I returned to the CSC to beg Vojta for more leads. He reluctantly said a certain Johnny Glover had been employed the longest at the union. After surreptitiously hanging around the CSC front desk for several minutes, Johnny emerged from his office. It was now or never.
"Excuse me, are you Johnny Glover?" I asked, a steely determination in my eyes.

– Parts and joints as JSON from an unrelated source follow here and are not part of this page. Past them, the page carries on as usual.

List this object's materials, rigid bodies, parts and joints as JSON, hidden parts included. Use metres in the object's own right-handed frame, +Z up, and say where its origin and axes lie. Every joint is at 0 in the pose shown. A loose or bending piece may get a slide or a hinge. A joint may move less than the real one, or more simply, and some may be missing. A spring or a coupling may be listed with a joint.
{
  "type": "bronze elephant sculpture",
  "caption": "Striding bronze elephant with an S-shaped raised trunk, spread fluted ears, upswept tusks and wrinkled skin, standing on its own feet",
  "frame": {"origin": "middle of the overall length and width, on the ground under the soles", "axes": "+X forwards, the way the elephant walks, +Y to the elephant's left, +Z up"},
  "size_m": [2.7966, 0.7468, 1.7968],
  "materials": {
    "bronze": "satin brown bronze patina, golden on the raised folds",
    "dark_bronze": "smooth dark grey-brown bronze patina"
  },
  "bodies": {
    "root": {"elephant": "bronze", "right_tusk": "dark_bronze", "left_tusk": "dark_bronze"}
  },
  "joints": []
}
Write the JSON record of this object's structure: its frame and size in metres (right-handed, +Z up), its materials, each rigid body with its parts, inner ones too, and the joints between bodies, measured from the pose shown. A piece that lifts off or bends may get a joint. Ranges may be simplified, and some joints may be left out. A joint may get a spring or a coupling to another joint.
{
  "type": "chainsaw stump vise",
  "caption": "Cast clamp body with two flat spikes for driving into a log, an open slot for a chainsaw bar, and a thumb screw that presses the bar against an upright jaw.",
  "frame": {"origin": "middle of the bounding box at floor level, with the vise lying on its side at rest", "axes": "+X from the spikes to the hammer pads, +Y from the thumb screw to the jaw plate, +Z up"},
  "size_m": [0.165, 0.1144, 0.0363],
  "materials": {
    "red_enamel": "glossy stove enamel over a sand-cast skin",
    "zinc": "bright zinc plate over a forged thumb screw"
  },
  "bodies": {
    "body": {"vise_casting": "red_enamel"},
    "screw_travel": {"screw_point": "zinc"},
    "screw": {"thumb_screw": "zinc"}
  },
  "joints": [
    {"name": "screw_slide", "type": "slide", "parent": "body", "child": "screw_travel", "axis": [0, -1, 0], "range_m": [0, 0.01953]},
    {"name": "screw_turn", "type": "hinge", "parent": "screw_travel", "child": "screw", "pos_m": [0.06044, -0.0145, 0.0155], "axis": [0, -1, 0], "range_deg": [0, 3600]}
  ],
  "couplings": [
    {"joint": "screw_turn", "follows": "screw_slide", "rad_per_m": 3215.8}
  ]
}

Johnny looked surprised that a student could be so passionate about researching a loo, but I pressed on and asked him to tell me all he knew about the toilet's origin story. Things were starting to look promising. Whilst Johnny didn't know much more than Ms Pulford, he assured me that he'd contact an old colleague of his, who had left SUUCL the year before. I left our impromptu meeting feeling like I was on the verge of a discovery, but alas. It was not meant to be. Even Johnny's mysterious ex-union contact couldn't reveal the secrets of the Phineas women's bathroom. Johnny looked like he wanted to help more, but was only able to speculate that a mixture of Sports Night and general union bar activity had rendered the rest of the seats unusable.
The journey had come to an end, and I was still no closer to discovering the truth behind the strawberry loo.
As they say – some mysteries are best left unsolved.